Predictably, such flexible devices, and the programs that run on them, were pioneered by a newcomer to the mobile industry: Apple. By the end of 2008 it had sold more than 17m of its elegant iPhones, and there have been over 500m downloads from its “App Store” since its launch last July. Others have followed in Apple’s footsteps. In Barcelona, for instance, Microsoft and Nokia, the world’s largest software firm and handset-maker respectively, announced their own application stores. Research in Motion (RIM), the maker of the BlackBerry, and Google, the world’s biggest internet firm, have done the same.
The popularity of software downloads to smart-phones, along with the rapid growth of mobile broadband (see article), have industry leaders making forecasts for the growth of mobile-data traffic that are reminiscent of some of the more outrageous predictions during the internet boom. Nokia Siemens Networks, a maker of network gear, expects mobile-data traffic to grow 300-fold by 2015.
But not everyone will be a winner. As handsets slowly turn into computers, the mobile industry will at last undergo the shift that has been predicted for several years: from being vertically integrated to being sliced into distinct, horizontal technology layers, such as networks, devices, operating systems and applications. The vertical “sausage” that was the industry is becoming a layered “hamburger”, says Carl-Henric Svanberg, the boss of Ericsson, the largest maker of mobile-network gear.
This will transform the economics of the industry. Historically, network operators have been in the strongest position, explains Ben Wood of CCS Insight, a market-research firm. They owned the radio spectrum, built the networks, maintained the relationships with customers—and then grabbed most of the spoils. But in the new world, predicts Mr Wood, they will have to share revenues and profits with providers of software and services, such as Apple, Google and Facebook.
When the internet first reached mobile phones in the late 1990s, operators tried to keep subscribers in “walled gardens” of services that they controlled. When this ultimately failed (having held back the entire industry), it became fashionable to predict that operators would end up as “dumb pipes”—simple data conduits that do not add much value. That outcome may be desirable, but it is not the most likely. Operators are too powerful simply to roll over, says John Delaney of IDC, a market-research firm. They have assets other firms need, such as the infrastructure for customer support, and the means to pinpoint users or target advertising. In fact, operators have started to offer such building blocks to underpin other firms’ mobile services and have launched an effort to standardise them, called OneAPI.
If operators cannot control the mobile internet, might others, such as Apple, Google or Nokia, become gatekeepers? After all, the rise of the PC catapulted two firms into dominant positions: Microsoft and Intel, the world’s biggest chipmaker. With a share of about 90% and 80% in the markets for PC operating systems and processors respectively, they make most of the money.

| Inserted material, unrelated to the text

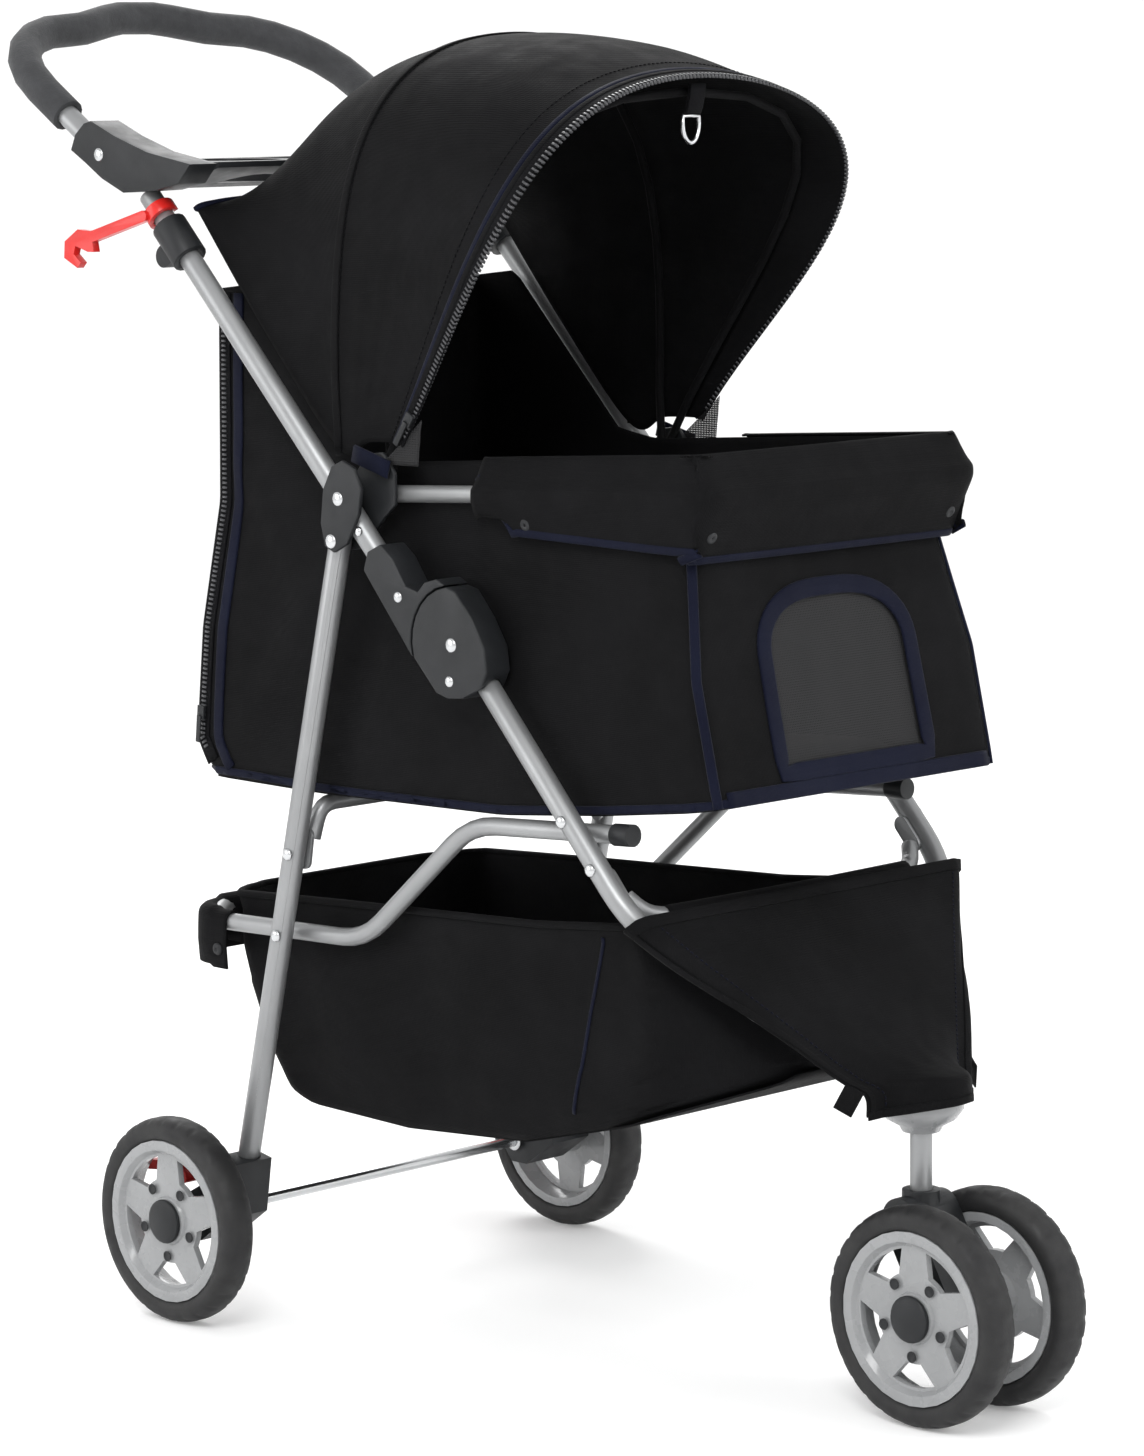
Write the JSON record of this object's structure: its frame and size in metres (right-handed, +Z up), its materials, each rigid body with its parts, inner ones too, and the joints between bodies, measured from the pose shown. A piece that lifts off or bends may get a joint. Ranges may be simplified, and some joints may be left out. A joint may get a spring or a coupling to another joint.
{
  "type": "pet stroller",
  "caption": "Folding three-wheeled pet stroller with a hooded fabric cabin, a basket below, a parent tray and a curved handle.",
  "frame": {"origin": "under the middle of the whole object, on the ground", "axes": "+X forward, the way the stroller is pushed; +Y to its left; +Z up"},
  "size_m": [0.9134, 0.4286, 0.949],
  "materials": {
    "silver_tube": "satin silver paint",
    "bright_steel": "bright steel",
    "black_plastic": "fine matte black",
    "grey_plastic": "light grey gloss",
    "red_plastic": "satin red",
    "foam": "fine-grained foam",
    "tyre": "matte with a fine tread",
    "black_fabric": "woven polyester, near black",
    "board": "matte panel"
  },
  "bodies": {
    "carrier": {"basket_tube": "silver_tube", "tube_cap_right": "black_plastic", "tube_cap_left": "black_plastic", "link_spacer_right": "black_plastic", "link_spacer_left": "black_plastic", "cabin_shell": "black_fabric", "basket_bag": "black_fabric"},
    "floor": {"floor_board": "board", "seat_pad": "black_fabric"},
    "front_legs": {"front_leg_right": "silver_tube", "front_leg_left": "silver_tube", "knee_housing_right": "black_plastic", "knee_housing_left": "black_plastic", "front_casting": "grey_plastic", "front_cross_bar": "silver_tube", "front_apron": "black_fabric"},
    "push_frame": {"push_tube_right": "silver_tube", "push_tube_left": "silver_tube", "handle_bar": "silver_tube", "handle_grip": "foam", "parent_tray": "black_plastic", "tray_socket_right": "black_plastic", "tray_socket_left": "black_plastic", "hinge_plate_right": "black_plastic", "hinge_plate_left": "black_plastic", "pivot_bracket_right": "black_plastic", "pivot_bracket_left": "black_plastic", "knee_plate_right": "bright_steel", "knee_plate_left": "bright_steel", "canopy_shell": "black_fabric"},
    "rear_legs": {"rear_leg_right": "silver_tube", "rear_leg_left": "silver_tube", "rear_support_bar": "silver_tube", "rear_axle": "bright_steel", "rear_housing_right": "black_plastic", "rear_housing_left": "black_plastic"},
    "cabin_rim": {"cabin_rim_tube": "silver_tube"},
    "lock_right": {"lock_sleeve_right": "black_plastic"},
    "lock_left": {"lock_sleeve_left": "black_plastic"},
    "canopy_front": {"canopy_front_bow": "black_fabric"},
    "canopy_middle": {"canopy_middle_bow": "black_fabric"},
    "hook": {"fold_hook": "red_plastic"},
    "swivel": {"swivel_fork": "black_plastic", "swivel_stem": "silver_tube", "front_axle": "bright_steel"},
    "brake_right": {"brake_pedal_right": "red_plastic"},
    "brake_left": {"brake_pedal_left": "red_plastic"},
    "front_wheel_right": {"front_right_rim": "grey_plastic", "front_right_tyre": "tyre", "front_right_hub_cap": "black_plastic"},
    "front_wheel_left": {"front_left_rim": "grey_plastic", "front_left_tyre": "tyre", "front_left_hub_cap": "black_plastic"},
    "rear_wheel_right": {"rear_right_rim": "grey_plastic", "rear_right_tyre": "tyre", "rear_right_hub_cap": "black_plastic"},
    "rear_wheel_left": {"rear_left_rim": "grey_plastic", "rear_left_tyre": "tyre", "rear_left_hub_cap": "black_plastic"}
  },
  "joints": [
    {"name": "frame_fold", "type": "hinge", "parent": "carrier", "child": "front_legs", "pos_m": [0.17642, 0, 0.394], "axis": [0, -1, 0], "range_deg": [0, 46.6], "deforming": ["cabin_shell", "basket_bag", "front_apron"]},
    {"name": "knee", "type": "hinge", "parent": "front_legs", "child": "push_frame", "pos_m": [0.07642, 0, 0.511], "axis": [0, 1, 0], "range_deg": [0, 120.5]},
    {"name": "rear_leg_fold", "type": "hinge", "parent": "push_frame", "child": "rear_legs", "pos_m": [-0.04258, 0, 0.574], "axis": [0, -1, 0], "range_deg": [0, 54.5]},
    {"name": "rim_drop", "type": "slide", "parent": "carrier", "child": "cabin_rim", "axis": [0, 0, -1], "range_m": [0, 0.1625]},
    {"name": "floor_lift", "type": "slide", "parent": "carrier", "child": "floor", "axis": [0, 0, 1], "range_m": [0, 0.0415]},
    {"name": "lock_slide_right", "type": "slide", "parent": "push_frame", "child": "lock_right", "axis": [-0.6981, 0, 0.716], "range_m": [0, 0.015], "stiffness_N_per_m": 300},
    {"name": "lock_slide_left", "type": "slide", "parent": "push_frame", "child": "lock_left", "axis": [-0.6981, 0, 0.716], "range_m": [0, 0.015], "stiffness_N_per_m": 300},
    {"name": "canopy_fold", "type": "hinge", "parent": "push_frame", "child": "canopy_front", "pos_m": [-0.01758, 0, 0.622], "axis": [0, -1, 0], "range_deg": [0, 60], "deforming": ["canopy_shell"]},
    {"name": "canopy_middle_fold", "type": "hinge", "parent": "push_frame", "child": "canopy_middle", "pos_m": [-0.01758, 0, 0.622], "axis": [0, -1, 0], "range_deg": [0, 31]},
    {"name": "hook_turn", "type": "hinge", "parent": "push_frame", "child": "hook", "pos_m": [-0.23113, -0.157, 0.79624], "axis": [0.6981, 0, -0.716], "range_deg": [-20, 20]},
    {"name": "front_swivel", "type": "hinge", "parent": "front_legs", "child": "swivel", "pos_m": [0.35042, 0, 0.17], "axis": [0, 0, 1], "continuous": true},
    {"name": "front_spin_right", "type": "hinge", "parent": "swivel", "child": "front_wheel_right", "pos_m": [0.38242, -0.037, 0.075], "axis": [0, 1, 0], "continuous": true},
    {"name": "front_spin_left", "type": "hinge", "parent": "swivel", "child": "front_wheel_left", "pos_m": [0.38242, 0.037, 0.075], "axis": [0, 1, 0], "continuous": true},
    {"name": "rear_spin_right", "type": "hinge", "parent": "rear_legs", "child": "rear_wheel_right", "pos_m": [-0.18758, -0.199, 0.075], "axis": [0, 1, 0], "continuous": true},
    {"name": "rear_spin_left", "type": "hinge", "parent": "rear_legs", "child": "rear_wheel_left", "pos_m": [-0.18758, 0.199, 0.075], "axis": [0, 1, 0], "continuous": true},
    {"name": "brake_turn_right", "type": "hinge", "parent": "rear_legs", "child": "brake_right", "pos_m": [-0.20758, -0.17, 0.108], "axis": [0, -1, 0], "range_deg": [0, 18]},
    {"name": "brake_turn_left", "type": "hinge", "parent": "rear_legs", "child": "brake_left", "pos_m": [-0.20758, 0.17, 0.108], "axis": [0, -1, 0], "range_deg": [0, 18]}
  ],
  "couplings": [
    {"joint": "knee", "follows": "frame_fold", "ratio": 2.5751},
    {"joint": "rear_leg_fold", "follows": "frame_fold", "ratio": 1.1588},
    {"joint": "rim_drop", "follows": "frame_fold", "m_per_rad": 0.19795},
    {"joint": "floor_lift", "follows": "frame_fold", "m_per_rad": 0.05},
    {"joint": "canopy_middle_fold", "follows": "canopy_fold", "ratio": 0.5}
  ]
}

But it seems unlikely that the mobile-phone industry will produce such quasi-monopolies. For one thing, everyone saw what happened with Microsoft in PCs. It was to avoid a similar situation that Google developed its own operating system for smart-phones, called Android, and then proceeded to give it away as open-source software. Google did not want to be “blocked by another business model”, as Andy Rubin, the firm’s Mr Android, puts it. Nokia has also opened up Symbian, the operating system that powers its smart-phones. So even though Apple and Microsoft are maintaining a tighter grip on their own smart-phone operating systems, this layer of the industry hamburger seems bound to become a commodity.
An Intel-like monopoly in chips also seems implausible. Although Intel is making a big push into the mobile industry with its latest line of low-power chips, called Atom, plenty of other firms already supply such chips—most of them based on designs developed by ARM, a British firm. Conversely, it seems unlikely that handsets will ever become as much of a commodity as PCs. The handset market is maturing and most growth will come from software and services (which is why Nokia has launched Ovi, an attempt to create a global one-stop shop for such offerings). But handsets are much more personal than PCs and offer more scope for innovation.
Then, of course, there is the question of how big the new hamburger will be. Informa, a market-research firm, projects revenues from content and data services of $240 billion by 2012. Although most applications on Apple’s App Store are free, consumers spend some cash there: a sixth of American iPhone users spent over $100 in the past year, according to ABI Research, another market-research firm. It remains to be seen whether this promising new source of revenue proves sustainable. But despite the economic turmoil elsewhere, the industry seems justified in its confidence that the smart-phone is finally emerging as a powerful, innovative and lucrative new computing platform.